→ TASK DETAILS
Extract each line of the records below that contains the word "object".

[start of INPUT DATA]

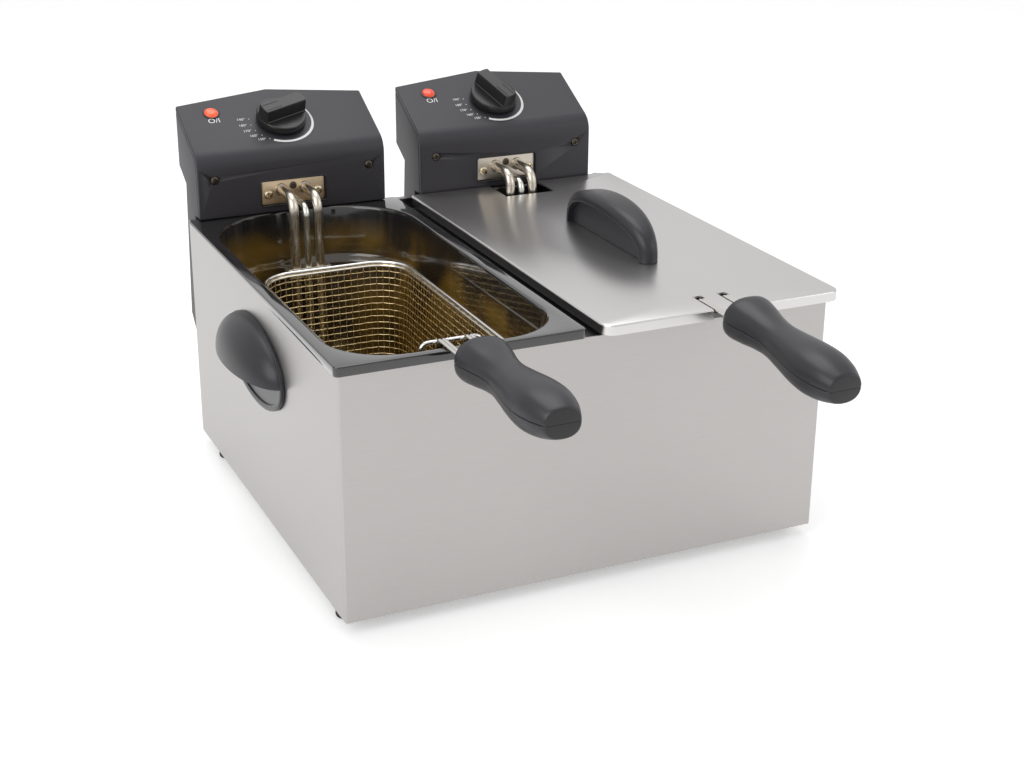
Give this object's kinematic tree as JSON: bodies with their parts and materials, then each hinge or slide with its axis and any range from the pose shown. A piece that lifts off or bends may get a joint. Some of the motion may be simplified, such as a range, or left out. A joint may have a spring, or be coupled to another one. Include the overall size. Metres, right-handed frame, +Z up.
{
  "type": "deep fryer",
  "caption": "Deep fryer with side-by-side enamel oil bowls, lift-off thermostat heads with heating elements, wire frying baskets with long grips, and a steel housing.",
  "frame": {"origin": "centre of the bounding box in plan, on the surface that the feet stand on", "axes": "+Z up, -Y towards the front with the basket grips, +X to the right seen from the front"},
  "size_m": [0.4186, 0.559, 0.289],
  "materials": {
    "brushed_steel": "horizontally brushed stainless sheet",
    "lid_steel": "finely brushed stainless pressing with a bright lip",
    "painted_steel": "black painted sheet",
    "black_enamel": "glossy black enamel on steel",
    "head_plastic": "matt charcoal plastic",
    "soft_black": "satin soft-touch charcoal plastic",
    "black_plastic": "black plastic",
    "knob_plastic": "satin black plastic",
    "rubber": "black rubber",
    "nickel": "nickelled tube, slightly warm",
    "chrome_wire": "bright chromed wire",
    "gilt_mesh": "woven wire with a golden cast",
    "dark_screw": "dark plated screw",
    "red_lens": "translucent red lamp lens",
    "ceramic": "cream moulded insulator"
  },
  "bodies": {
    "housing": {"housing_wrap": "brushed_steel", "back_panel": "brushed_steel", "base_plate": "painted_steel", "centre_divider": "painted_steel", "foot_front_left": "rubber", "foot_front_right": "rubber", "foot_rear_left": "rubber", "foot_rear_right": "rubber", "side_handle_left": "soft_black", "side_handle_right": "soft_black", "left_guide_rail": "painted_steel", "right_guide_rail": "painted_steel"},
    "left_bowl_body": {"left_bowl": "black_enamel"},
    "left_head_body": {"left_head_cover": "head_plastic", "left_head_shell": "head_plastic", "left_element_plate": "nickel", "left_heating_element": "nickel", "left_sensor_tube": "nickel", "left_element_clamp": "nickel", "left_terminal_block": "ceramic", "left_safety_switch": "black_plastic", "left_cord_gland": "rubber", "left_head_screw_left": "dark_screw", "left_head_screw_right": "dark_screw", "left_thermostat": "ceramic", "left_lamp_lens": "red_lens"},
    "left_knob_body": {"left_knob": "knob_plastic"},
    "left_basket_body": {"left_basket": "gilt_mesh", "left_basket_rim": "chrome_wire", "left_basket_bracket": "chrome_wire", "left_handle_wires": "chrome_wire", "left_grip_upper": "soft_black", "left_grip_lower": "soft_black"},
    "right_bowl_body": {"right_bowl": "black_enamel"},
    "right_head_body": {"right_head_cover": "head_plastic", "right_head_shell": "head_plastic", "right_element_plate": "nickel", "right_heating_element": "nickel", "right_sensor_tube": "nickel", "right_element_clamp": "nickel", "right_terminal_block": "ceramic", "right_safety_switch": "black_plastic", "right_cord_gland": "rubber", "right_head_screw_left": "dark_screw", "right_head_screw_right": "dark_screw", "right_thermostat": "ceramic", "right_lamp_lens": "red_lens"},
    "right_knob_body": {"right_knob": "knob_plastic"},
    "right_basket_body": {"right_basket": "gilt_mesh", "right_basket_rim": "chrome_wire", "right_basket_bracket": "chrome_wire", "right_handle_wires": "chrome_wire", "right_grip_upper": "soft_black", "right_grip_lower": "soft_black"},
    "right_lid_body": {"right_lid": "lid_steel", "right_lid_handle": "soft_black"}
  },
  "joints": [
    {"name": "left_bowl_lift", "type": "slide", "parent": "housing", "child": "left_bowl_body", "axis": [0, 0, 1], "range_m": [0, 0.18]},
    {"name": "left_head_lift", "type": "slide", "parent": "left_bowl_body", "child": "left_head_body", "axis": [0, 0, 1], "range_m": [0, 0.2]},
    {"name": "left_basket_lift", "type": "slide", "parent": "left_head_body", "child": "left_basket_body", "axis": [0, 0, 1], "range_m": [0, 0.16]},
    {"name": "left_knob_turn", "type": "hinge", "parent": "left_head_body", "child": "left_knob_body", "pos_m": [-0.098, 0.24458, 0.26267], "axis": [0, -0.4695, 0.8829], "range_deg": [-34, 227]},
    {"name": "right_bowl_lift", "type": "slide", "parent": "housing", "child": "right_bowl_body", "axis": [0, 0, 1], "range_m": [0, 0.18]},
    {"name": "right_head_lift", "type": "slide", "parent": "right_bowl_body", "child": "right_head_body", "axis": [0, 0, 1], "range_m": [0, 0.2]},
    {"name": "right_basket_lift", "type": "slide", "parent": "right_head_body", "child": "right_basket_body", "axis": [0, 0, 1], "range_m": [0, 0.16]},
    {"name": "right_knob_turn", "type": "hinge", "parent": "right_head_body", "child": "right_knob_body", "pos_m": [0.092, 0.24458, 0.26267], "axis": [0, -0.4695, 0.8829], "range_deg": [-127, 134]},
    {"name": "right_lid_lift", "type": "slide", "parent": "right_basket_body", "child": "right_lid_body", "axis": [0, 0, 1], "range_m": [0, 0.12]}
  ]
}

[end of INPUT DATA]
[start of INPUT DATA]

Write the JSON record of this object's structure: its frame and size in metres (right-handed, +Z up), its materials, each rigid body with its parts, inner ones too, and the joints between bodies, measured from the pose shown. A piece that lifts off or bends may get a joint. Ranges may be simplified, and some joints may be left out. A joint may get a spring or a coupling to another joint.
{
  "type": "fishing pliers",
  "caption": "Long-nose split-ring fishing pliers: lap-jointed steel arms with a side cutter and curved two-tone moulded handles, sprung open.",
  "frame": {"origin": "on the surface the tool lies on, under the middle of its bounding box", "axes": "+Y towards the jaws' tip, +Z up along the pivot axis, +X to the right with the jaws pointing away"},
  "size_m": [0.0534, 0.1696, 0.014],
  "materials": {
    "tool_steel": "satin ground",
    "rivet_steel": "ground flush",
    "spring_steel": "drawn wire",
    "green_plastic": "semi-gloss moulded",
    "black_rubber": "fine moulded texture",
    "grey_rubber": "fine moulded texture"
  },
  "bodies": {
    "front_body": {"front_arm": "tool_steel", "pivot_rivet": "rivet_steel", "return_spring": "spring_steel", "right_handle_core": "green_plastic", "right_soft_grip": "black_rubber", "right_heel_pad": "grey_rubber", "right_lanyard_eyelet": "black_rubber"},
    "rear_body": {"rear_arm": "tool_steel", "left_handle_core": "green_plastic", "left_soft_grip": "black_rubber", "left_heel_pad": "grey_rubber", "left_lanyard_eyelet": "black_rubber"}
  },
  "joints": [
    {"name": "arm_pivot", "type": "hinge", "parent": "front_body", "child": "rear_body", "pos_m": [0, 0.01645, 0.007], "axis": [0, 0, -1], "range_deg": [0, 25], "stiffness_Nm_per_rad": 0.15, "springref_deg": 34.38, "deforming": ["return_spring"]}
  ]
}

[end of INPUT DATA]
[start of INPUT DATA]

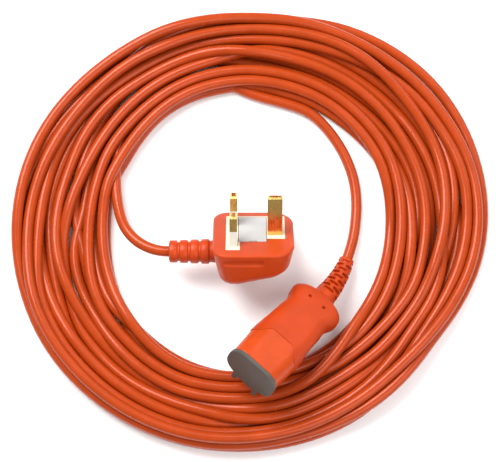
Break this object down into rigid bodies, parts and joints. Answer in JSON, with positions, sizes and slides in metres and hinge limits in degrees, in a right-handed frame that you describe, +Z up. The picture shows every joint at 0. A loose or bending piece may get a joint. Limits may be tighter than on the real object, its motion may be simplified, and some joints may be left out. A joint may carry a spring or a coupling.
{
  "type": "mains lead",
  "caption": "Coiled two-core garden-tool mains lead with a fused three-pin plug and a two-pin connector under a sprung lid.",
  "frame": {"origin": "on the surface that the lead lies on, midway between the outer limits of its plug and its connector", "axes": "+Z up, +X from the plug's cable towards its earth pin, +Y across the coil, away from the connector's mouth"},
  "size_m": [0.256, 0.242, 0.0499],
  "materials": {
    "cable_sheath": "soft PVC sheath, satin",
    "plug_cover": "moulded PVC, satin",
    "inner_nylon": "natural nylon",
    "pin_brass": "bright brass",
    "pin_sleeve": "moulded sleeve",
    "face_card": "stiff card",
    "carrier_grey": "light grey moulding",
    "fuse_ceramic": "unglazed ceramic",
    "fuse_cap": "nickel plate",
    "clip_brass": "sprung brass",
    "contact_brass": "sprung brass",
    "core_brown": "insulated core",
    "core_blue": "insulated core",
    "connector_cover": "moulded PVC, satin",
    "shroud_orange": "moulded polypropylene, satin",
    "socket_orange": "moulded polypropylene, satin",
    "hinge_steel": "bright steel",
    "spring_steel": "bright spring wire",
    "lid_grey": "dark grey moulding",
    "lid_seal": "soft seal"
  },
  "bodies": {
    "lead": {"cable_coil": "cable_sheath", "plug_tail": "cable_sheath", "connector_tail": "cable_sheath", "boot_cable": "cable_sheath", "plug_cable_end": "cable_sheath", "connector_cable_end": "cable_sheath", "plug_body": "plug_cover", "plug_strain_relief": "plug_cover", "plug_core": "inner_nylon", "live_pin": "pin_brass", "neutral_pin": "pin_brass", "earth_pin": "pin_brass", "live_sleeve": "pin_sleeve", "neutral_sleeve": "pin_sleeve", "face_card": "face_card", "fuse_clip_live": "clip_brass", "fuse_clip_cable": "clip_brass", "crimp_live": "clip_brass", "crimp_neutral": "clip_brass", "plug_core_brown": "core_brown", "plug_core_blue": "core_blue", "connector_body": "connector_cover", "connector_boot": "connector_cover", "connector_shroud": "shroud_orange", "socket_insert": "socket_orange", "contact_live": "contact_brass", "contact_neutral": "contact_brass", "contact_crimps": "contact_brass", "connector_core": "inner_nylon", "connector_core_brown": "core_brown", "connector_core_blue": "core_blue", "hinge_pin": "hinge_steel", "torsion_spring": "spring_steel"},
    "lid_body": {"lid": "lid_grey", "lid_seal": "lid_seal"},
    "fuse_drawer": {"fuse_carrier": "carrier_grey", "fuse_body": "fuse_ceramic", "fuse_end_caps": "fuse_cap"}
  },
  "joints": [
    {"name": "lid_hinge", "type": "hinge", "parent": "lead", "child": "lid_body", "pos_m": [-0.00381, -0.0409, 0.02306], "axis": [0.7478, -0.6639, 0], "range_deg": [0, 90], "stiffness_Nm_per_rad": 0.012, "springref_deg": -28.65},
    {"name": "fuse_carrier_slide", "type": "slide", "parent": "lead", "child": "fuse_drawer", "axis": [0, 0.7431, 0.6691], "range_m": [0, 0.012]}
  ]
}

[end of INPUT DATA]

→ OUTPUT BELOW
Give this object's kinematic tree as JSON: bodies with their parts and materials, then each hinge or slide with its axis and any range from the pose shown. A piece that lifts off or bends may get a joint. Some of the motion may be simplified, such as a range, or left out. A joint may have a spring, or be coupled to another one. Include the overall size. Metres, right-handed frame, +Z up.
Write the JSON record of this object's structure: its frame and size in metres (right-handed, +Z up), its materials, each rigid body with its parts, inner ones too, and the joints between bodies, measured from the pose shown. A piece that lifts off or bends may get a joint. Ranges may be simplified, and some joints may be left out. A joint may get a spring or a coupling to another joint.
Break this object down into rigid bodies, parts and joints. Answer in JSON, with positions, sizes and slides in metres and hinge limits in degrees, in a right-handed frame that you describe, +Z up. The picture shows every joint at 0. A loose or bending piece may get a joint. Limits may be tighter than on the real object, its motion may be simplified, and some joints may be left out. A joint may carry a spring or a coupling.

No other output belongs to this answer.